The Front Line of Wildfires

6/16/2021 (Permalink)

From prevention to containment, learn about the many types of wildland firefighters protecting our nation from the ravages of unwanted wildfires.

  • Wildfire Prevention Specialists/Program Managers

Implement plans with partners to promote wildfire prevention within their region, state, forest, or community.

  • Wildfire Prevention & Patrol Specialists

Provide education in the classroom and community, write warnings for violations that may cause fires, perform initial attack on new fires, and investigate fires to determine their cause.

  • Lookouts

Though used less often today due to other forms of aerial detection, lookouts are stationed in towers in remote areas or during times of heavy lightning to observe, plot and report locations of fires.

Lookouts spend days, weeks or months alone in some of the wildest, most remote places in the country. Life is rustic in a fire tower, but lookouts have provided an invaluable service for 100 years.

  • Fire Prevention & Education Teams

Skilled and mobile personnel who enhance local wildfire prevention activities where risk is elevated. They reduce unwanted human-caused fire ignitions through prevention assessments and education.

  • Fire Scientists

Study environmental conditions, fire behavior, and the effects of fire. They also provide predictive services and offer management options before, during and after wildfires and prescribed fires.

  • Fuels Specialists

Fuels specialists and prescribed fire managers develop and implement plans for maintaining healthy ecosystems where fire plays a necessary role.
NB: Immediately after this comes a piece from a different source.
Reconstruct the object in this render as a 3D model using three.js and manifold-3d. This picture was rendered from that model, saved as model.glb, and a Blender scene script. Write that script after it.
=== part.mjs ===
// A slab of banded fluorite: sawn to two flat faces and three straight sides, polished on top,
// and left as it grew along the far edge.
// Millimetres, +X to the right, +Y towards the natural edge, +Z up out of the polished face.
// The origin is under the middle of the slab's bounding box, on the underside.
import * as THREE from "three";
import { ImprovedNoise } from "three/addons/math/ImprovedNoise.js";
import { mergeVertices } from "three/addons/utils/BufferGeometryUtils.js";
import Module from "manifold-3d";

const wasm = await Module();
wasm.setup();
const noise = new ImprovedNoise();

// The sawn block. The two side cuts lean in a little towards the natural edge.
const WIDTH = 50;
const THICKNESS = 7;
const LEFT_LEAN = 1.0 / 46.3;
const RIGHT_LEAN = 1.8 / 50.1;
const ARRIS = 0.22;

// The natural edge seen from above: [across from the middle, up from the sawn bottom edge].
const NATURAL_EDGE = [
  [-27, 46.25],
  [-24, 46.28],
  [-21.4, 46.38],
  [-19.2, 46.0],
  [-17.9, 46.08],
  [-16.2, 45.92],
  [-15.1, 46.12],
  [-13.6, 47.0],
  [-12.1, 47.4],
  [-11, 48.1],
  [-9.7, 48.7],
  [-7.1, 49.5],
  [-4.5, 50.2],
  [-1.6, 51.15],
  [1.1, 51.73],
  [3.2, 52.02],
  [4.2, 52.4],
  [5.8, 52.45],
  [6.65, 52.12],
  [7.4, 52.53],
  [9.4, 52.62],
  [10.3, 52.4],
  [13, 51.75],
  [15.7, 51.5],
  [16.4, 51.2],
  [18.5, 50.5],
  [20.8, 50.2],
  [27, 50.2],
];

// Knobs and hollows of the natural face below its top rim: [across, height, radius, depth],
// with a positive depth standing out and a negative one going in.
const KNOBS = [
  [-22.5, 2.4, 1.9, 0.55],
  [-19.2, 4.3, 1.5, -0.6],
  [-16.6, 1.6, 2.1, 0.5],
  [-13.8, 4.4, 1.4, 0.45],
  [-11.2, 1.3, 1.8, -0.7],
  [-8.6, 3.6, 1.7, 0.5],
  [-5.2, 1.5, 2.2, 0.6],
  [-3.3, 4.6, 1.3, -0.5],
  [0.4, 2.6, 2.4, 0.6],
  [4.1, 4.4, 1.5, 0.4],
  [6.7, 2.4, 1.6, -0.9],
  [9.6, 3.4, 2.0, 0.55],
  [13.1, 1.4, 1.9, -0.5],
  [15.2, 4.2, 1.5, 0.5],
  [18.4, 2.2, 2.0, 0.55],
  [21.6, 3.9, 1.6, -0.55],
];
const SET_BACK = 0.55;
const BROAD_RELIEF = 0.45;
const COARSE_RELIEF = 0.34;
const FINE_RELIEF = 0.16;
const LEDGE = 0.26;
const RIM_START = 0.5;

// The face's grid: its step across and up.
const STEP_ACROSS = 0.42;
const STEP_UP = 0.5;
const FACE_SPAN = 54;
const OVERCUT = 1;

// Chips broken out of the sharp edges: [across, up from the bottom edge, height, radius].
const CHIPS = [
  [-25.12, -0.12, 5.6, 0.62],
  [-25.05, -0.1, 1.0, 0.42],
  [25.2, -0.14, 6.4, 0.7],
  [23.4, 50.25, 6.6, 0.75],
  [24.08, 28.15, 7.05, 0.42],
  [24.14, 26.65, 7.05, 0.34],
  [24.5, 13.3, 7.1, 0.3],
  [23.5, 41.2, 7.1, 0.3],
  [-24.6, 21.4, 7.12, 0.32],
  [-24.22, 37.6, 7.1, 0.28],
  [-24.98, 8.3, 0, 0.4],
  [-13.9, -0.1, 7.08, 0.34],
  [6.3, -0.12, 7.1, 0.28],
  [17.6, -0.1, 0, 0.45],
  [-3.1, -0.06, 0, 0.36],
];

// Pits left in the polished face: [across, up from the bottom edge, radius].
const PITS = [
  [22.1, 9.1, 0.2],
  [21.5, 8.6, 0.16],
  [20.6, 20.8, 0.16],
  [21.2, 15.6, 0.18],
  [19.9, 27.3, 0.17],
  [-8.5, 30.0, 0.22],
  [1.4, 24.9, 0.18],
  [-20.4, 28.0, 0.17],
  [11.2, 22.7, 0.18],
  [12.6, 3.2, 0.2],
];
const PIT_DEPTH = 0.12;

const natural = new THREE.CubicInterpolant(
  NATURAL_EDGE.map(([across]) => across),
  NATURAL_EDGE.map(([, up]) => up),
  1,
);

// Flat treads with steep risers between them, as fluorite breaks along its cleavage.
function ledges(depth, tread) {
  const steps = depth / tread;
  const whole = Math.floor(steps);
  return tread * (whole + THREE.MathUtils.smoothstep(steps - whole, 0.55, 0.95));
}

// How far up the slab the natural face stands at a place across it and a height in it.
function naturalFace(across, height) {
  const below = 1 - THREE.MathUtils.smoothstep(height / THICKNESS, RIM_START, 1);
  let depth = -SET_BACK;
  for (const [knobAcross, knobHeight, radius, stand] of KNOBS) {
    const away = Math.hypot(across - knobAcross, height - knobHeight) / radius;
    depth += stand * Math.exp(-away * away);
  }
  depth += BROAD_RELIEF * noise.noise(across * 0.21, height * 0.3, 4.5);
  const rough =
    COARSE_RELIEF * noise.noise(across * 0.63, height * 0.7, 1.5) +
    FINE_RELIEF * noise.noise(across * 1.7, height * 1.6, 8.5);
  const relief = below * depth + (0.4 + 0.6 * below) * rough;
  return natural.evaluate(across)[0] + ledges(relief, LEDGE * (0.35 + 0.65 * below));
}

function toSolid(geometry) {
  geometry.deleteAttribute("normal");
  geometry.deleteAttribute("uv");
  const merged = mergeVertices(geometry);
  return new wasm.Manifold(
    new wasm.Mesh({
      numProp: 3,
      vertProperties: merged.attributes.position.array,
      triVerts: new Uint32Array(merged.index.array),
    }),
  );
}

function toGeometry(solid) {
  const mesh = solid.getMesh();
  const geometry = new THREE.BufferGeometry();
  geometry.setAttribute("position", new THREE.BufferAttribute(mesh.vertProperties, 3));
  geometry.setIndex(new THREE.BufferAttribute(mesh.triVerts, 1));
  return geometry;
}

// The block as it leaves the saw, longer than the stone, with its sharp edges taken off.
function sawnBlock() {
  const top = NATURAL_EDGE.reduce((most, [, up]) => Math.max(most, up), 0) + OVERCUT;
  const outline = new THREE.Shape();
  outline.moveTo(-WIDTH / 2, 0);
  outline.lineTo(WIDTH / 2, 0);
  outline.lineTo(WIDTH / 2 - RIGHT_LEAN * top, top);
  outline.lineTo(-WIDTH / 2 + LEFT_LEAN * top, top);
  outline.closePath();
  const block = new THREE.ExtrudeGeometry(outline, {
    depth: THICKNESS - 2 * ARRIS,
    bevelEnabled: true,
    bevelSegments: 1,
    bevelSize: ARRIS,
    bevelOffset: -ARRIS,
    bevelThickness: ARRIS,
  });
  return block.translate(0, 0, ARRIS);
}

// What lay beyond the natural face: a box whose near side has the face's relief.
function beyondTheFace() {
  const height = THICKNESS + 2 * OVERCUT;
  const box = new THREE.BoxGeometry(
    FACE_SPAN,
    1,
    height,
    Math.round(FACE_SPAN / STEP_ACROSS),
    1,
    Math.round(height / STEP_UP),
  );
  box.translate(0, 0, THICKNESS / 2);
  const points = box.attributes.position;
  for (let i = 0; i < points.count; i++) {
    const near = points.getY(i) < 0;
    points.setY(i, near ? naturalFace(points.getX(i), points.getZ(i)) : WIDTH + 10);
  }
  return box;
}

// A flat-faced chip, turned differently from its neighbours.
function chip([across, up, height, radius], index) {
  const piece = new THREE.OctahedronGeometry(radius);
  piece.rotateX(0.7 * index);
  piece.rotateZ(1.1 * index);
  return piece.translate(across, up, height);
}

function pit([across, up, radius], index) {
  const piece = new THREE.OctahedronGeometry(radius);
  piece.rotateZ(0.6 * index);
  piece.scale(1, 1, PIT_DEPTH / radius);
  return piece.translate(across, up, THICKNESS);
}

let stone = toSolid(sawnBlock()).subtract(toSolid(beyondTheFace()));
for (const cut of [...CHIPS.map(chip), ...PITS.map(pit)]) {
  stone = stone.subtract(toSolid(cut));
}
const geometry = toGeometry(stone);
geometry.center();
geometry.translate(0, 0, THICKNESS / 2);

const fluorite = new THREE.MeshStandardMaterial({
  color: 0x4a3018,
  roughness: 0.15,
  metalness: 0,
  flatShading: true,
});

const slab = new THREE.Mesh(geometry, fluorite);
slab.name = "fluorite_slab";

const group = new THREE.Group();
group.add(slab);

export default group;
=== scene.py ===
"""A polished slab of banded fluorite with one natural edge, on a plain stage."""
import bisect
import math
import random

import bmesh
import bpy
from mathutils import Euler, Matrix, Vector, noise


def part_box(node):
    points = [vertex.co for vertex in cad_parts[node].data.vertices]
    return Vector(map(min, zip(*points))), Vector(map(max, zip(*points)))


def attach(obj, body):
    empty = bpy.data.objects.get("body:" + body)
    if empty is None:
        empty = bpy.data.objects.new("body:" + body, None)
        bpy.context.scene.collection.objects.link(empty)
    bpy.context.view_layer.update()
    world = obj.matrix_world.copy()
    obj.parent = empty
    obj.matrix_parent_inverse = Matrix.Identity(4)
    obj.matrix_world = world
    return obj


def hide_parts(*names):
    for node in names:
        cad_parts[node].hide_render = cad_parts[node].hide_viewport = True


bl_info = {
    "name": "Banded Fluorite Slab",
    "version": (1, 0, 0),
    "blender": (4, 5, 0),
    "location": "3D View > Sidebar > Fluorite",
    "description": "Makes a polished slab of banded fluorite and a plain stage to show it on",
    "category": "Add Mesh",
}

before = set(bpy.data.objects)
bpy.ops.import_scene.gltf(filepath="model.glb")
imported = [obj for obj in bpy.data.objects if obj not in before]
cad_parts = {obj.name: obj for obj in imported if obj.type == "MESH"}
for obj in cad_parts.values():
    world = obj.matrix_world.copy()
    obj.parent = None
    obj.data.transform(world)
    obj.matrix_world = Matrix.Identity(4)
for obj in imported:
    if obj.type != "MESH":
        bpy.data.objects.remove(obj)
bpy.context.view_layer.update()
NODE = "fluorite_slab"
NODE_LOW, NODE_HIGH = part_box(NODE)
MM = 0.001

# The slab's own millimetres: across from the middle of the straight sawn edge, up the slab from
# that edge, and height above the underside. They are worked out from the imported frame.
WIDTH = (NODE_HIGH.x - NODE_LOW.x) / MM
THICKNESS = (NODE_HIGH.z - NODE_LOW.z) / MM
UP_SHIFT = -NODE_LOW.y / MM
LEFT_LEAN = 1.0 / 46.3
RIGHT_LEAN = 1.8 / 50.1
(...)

Using the best available science, specialists determine treatments and timing, which can include mechanically removing vegetation or prescribed burning during different times of the year.
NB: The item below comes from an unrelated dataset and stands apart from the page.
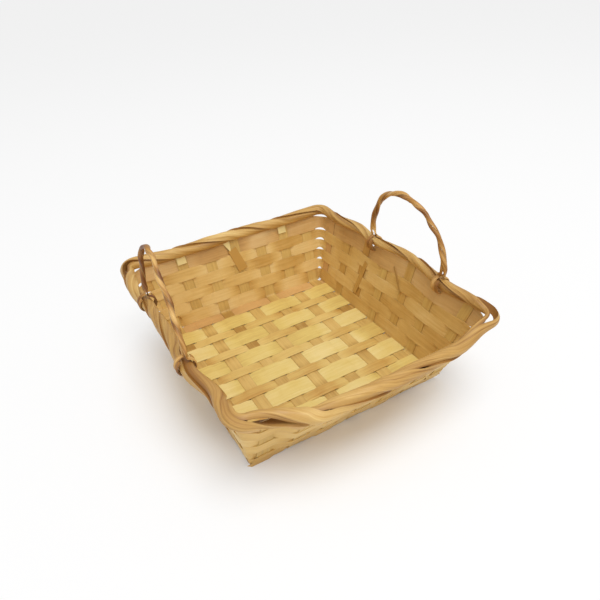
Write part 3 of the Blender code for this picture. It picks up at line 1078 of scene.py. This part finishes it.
def border_strand(number):
    """One strip of the border: its outline carried round the rim, turning about the other."""
    count = len(stations)
    crossing_tones = [maker.uniform(-border_variety, border_variety)
                      for _ in range(stake_total // 2 + 1)]
    crossing_tones[-1] = crossing_tones[0]
    swell = round_drift(count, border_swell, swell_seed + number, swell_waves)
    drifts = [round_drift(count, fold_drift, fold_seed + fold_seed_step * number + fold,
                          fold_waves) for fold in range(fold_count + 1)]
    points = []
    frames = []
    sections = []
    for index, (run, changes) in enumerate(stations):
        point, along, face, slope = ring_at(1, run)
        point, along, face, slope = settled_frame(point, along, slope)
        point = point + face * sideways[index] + slope * upwards[index]
        thinner = 0
        for place, reach, out, lift, thin in loose_parts[number]:
            loose = near(changes, place, reach)
            point = point + face * (out * loose) + slope * (lift * loose)
            thinner += thin * loose
        turn = -pi * (changes + round_the_rim(changes_ahead, changes) + number)
        away = face * cos(turn) + slope * sin(turn)
        points.append(point)
        frames.append((away, along.cross(away), tone_between(crossing_tones, max(changes, 0))))
        parted = max(width * near(changes, place, reach) for place, reach, width in partings)
        folds = [pi * fold / fold_count + drifts[fold][index] for fold in range(fold_count + 1)]
        folds[0], folds[-1] = -border_tuck, pi
        splits = (folds[first_split_fold] + drifts[0][index],
                  folds[second_split_fold] + drifts[-1][index])
        sections.append(strip_section(parted, round_the_rim(border_girths, changes),
                                      1 + swell[index] - thinner, folds, splits))
    run = run_along(points, closed=True)
    begin = maker.uniform(0, grain_run)

    def corner(column, row):
        """The point, tone and edge of a corner, and its place along and across the strip."""
        away, across, tone = frames[column % count]
        aside, outside, shade, edge = sections[column % count][row % border_rows]
        point = points[column % count] + across * aside + away * outside
        place = (run[column] + begin, border_radius * pi * row / border_around)
        return point, tone + shade, edge, place

    strip = carried_grid(f"laid_border_strand_{number}", count, border_rows, corner)
    weld_seams()
    bpy.ops.object.shade_smooth_by_angle(angle=smooth_angle)
    finished(strip, cane_bamboo, "basket", f"border_strand_{number}")


for number in (1, 2):
    border_strand(number)

# The handles: each is two thin strands of brown bamboo, wound round the border at one foot,
# twisted together over the arch and wound round the border again at the other foot.

wrap_half_width = 0.0019
wrap_gap = 0.0004
wrap_reach = 230 * pi / 180
wrap_snugness = 0.0003
snug_inner = wrap_inner - wrap_snugness
foot_fillet = 0.0018
fillet_out = clearance / 2 + foot_fillet
foot_rise = sqrt((snug_inner + foot_fillet) ** 2 - fillet_out ** 2)
foot_angle = atan2(foot_rise, fillet_out)
handle_height = 0.0605
handle_bulge = 0.003
handle_squareness = 2.3
handle_half_turns = 8
arch_kink = 0.0007
kinks_along = 9
kinks_upwards = 13
strand_half_width = 0.0021
strand_bulge = 0.0027
strand_unevenness = 0.2
bulge_waves = 14
strand_variety = 0.7
shade_waves = 12
last_seed = 9999
twist_share = 0.4
right_handle_skew = 0.005
left_handle_skew = 0.016
left_handle_lean = 6 * pi / 180
left_front_squareness = 1.05
left_handle_slimness = 0.85
left_back_leg_shade = 0.9
back_leg_start = 0.5
back_leg_fade = 0.1
wrap_steps = 30
fillet_steps = 5
arch_steps = 14
arch_samples = 800
strand_sides = 11
strand_smooth_angle = 50 * pi / 180

# Each handle's side of the basket, its middle along the border and half its span; how far its
# arch is drawn backwards and how square the front half is; how far it leans inwards, how slim
# its strands are and how much darker its back leg is.
handles = {
    "right": (1, right_centre, right_half_span, right_handle_skew, handle_squareness, 0, 1, 0),
    "left": (-1, 0, handle_half_span, left_handle_skew, left_front_squareness, left_handle_lean,
             left_handle_slimness, left_back_leg_shade),
}


def wrap_path():
    """A strand's way from its tail round the border and up: out, height and face direction."""
    path = []
    for step in range(wrap_steps):
        angle = foot_angle - (foot_angle + wrap_reach) * (1 - step / wrap_steps)
        face = (cos(angle), sin(angle))
        path.append((snug_inner * face[0], snug_inner * face[1], face))
    for step in range(fillet_steps):
        angle = foot_angle * (1 - step / fillet_steps)
        face = (cos(angle), sin(angle))
        path.append((fillet_out - foot_fillet * face[0], foot_rise - foot_fillet * face[1], face))
    return path


def arch_points(half_span, skew, front_squareness):
    """The handle's centre line as even steps, from its foot in front to its foot behind."""
    raw = []
    rise = handle_height - foot_rise
    for sample in range(arch_samples + 1):
        angle = pi * sample / arch_samples
        side = -1 if angle < pi / 2 else 1
        power = 2 / (front_squareness if side < 0 else handle_squareness)
        level = abs(sin(angle)) ** power
        bulge = handle_bulge * sin(pi * sqrt(level))
        along = half_span * abs(cos(angle)) ** power + bulge * abs(cos(angle))
        kink = arch_kink * sin(angle)
        raw.append(Vector((side * along + skew * level ** 2 + kink * sin(kinks_along * angle),
                           kink * sin(kinks_upwards * angle), foot_rise + rise * level)))
    lengths = run_along(raw)
    steps = handle_half_turns * arch_steps
    points = []
    place = 0
    for step in range(steps + 1):
        target = lengths[-1] * step / steps
        while place < arch_samples - 1 and lengths[place + 1] < target:
            place += 1
        way = (target - lengths[place]) / (lengths[place + 1] - lengths[place])
        points.append(raw[place].lerp(raw[place + 1], way))
    return points


def strand_stations(strand, side, half_span, skew, squareness):
    """Flat middle, face, across and blend from wrap to twist at each station of a strand."""
    arch = arch_points(half_span, skew, squareness)
    wrap = wrap_path()
    offset = (wrap_half_width + wrap_gap / 2) * -strand * side
    stations = []
    for out, height, face in wrap:
        flat = Vector((-half_span + offset, out * strand, height))
        stations.append((flat, Vector((0, face[0] * strand, face[1])), Vector((1, 0, 0)), 0))
    steps = len(arch) - 1
    for step, point in enumerate(arch):
        along = (arch[min(step + 1, steps)] - arch[max(step - 1, 0)]).normalized()
        turn = pi * handle_half_turns * step / steps * side
        inward = along.cross(Vector((0, 1, 0)))
        face = (Vector((0, cos(turn), 0)) + inward * sin(turn)) * strand
        blend = eased(min(step, steps - step) / (twist_share * arch_steps))
        flat = point + face * (clearance / 2) + Vector((offset * (1 - blend), 0, 0))
        stations.append((flat, face, face.cross(along), blend))
    for out, height, face in reversed(wrap):
        flat = Vector((half_span + offset, out * strand, height))
        stations.append((flat, Vector((0, face[0] * strand, face[1])), Vector((-1, 0, 0)), 0))
    return stations


def placed(point, side, centre, lean):
    """Puts a point of an upright handle on its own side of the basket, leaning inwards."""
    out = point.y * cos(lean) - point.z * sin(lean)
    height = point.y * sin(lean) + point.z * cos(lean)
    return Vector((side * (rim_half_x + out), centre + point.x, border_height + height)) + centring


def handle_strand(name, number, strand):
    """One strand of a handle: a tube of half-round sections, drawn along its way."""
    side, centre, half_span, skew, squareness, lean, slimness, back_shade = handles[name]
    stations = strand_stations(strand, side, half_span, skew, squareness)
    count = len(stations)
    rows = strand_sides + 1
    shades = drift(count, strand_variety, maker.randint(0, last_seed), shade_waves)
    for index in range(count):
        shades[index] -= back_shade * eased((index / count - back_leg_start) / back_leg_fade)
    bulges = [slimness * (1 + value) for value in
              drift(count, strand_unevenness, maker.randint(0, last_seed), bulge_waves)]
    run = run_along([station[0] for station in stations])
    begin = maker.uniform(0, grain_run)

    def corner(column, row):
        """The point, tone and edge of a corner, and its place along and round the strand."""
        row = row % rows
        flat, face, across, blend = stations[column]
        half_width = wrap_half_width
        half_width += (strand_half_width * bulges[column] - wrap_half_width) * blend
        thickness = wrap_thickness + (strand_bulge * bulges[column] - wrap_thickness) * blend
        angle = pi * row / strand_sides
        point = flat + across * (half_width * cos(angle)) + face * (thickness * sin(angle))
        edge = 1 if row in (0, strand_sides) else 0
        place = (run[column] + begin, half_width * angle)
        return placed(point, side, centre, lean), shades[column], edge, place

    piece = carried_grid(f"twisted_{name}_handle_strand_{number}", count - 1, rows, corner)
    weld_seams(cap_ends=True)
    bpy.ops.object.shade_smooth_by_angle(angle=strand_smooth_angle)
    finished(piece, brown_bamboo, f"{name}_handle", f"{name}_handle_strand_{number}")


# Its pale edge colour paints highlights along the strands' edges.
brown_bamboo = bamboo_finish("brown_bamboo", (226, 184, 112), (182, 130, 62), (118, 70, 28),
                             (224, 190, 132), fibres=0.9, stains=0.9, edge_shading_and_wear=0.75, coarseness=1.6)
for number, strand in ((1, 1), (2, -1)):
    for name in handles:
        handle_strand(name, number, strand)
  • Prescribed Fire Managers

Prescribed fire managers, along with fuels specialists, develop plans and implement prescribed fires to maintain healthy ecosystems where fire plays a necessary role.

  • Fire Managers

With years of extensive training and experience, fire managers analyze wildfires to determine a suppression strategy and assemble the firefighters and equipment needed to implement it.

  • Handcrews

These crews, of about 20 firefighters, are the foundation of wildland firefighting. They often work 12-hour shifts using hand tools to create the fireline, a perimeter cleared of flammable materials.
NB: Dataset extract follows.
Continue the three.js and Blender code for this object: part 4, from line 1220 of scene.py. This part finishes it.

They also eliminate hotspots, monitor unburned areas to make sure sparks don’t jump the line, and “mop up” contained areas of the fire by making sure it is completely extinguished

  • Dozer/Tractor Plow Crews

These crews, which range in size from three to five firefighters, operate heavy equipment such as bulldozers and tractor plows to indirectly attack wildfires by clearing vegetation and constructing firebreaks around the perimeter of the fire.

  • Hotshot Crews

The most experienced handcrews, hotshots meet stringent qualifications and work in some of the roughest, most remote terrains, on the most complex fires. They are highly mobile and self-sufficient.

  • Helitack Crews

Helitack crews are specially trained to use helicopters to fight wildfires. They sometimes even rappel from helicopters to reach fire in remote areas quickly. They are often first to reach a wildfire.

  • Smokejumpers

Since 1940, highly skilled and physically fit smokejumpers have parachuted to wildfires that can’t otherwise be reached. They are often supported by cargo drops of food, water and firefighting gear.

  • Engine Crews

Engine crews, which range in size from three to five firefighters, work with fire engines that carry 250 to 750 gallons of water and several hundred feet of hose to directly attack wildfires.

  • Incident Management Teams

Fire experts whose main responsibility is to develop and implement strategies to fight wildfires by managing the equipment, transportation and other goods and services wildland firefighters need.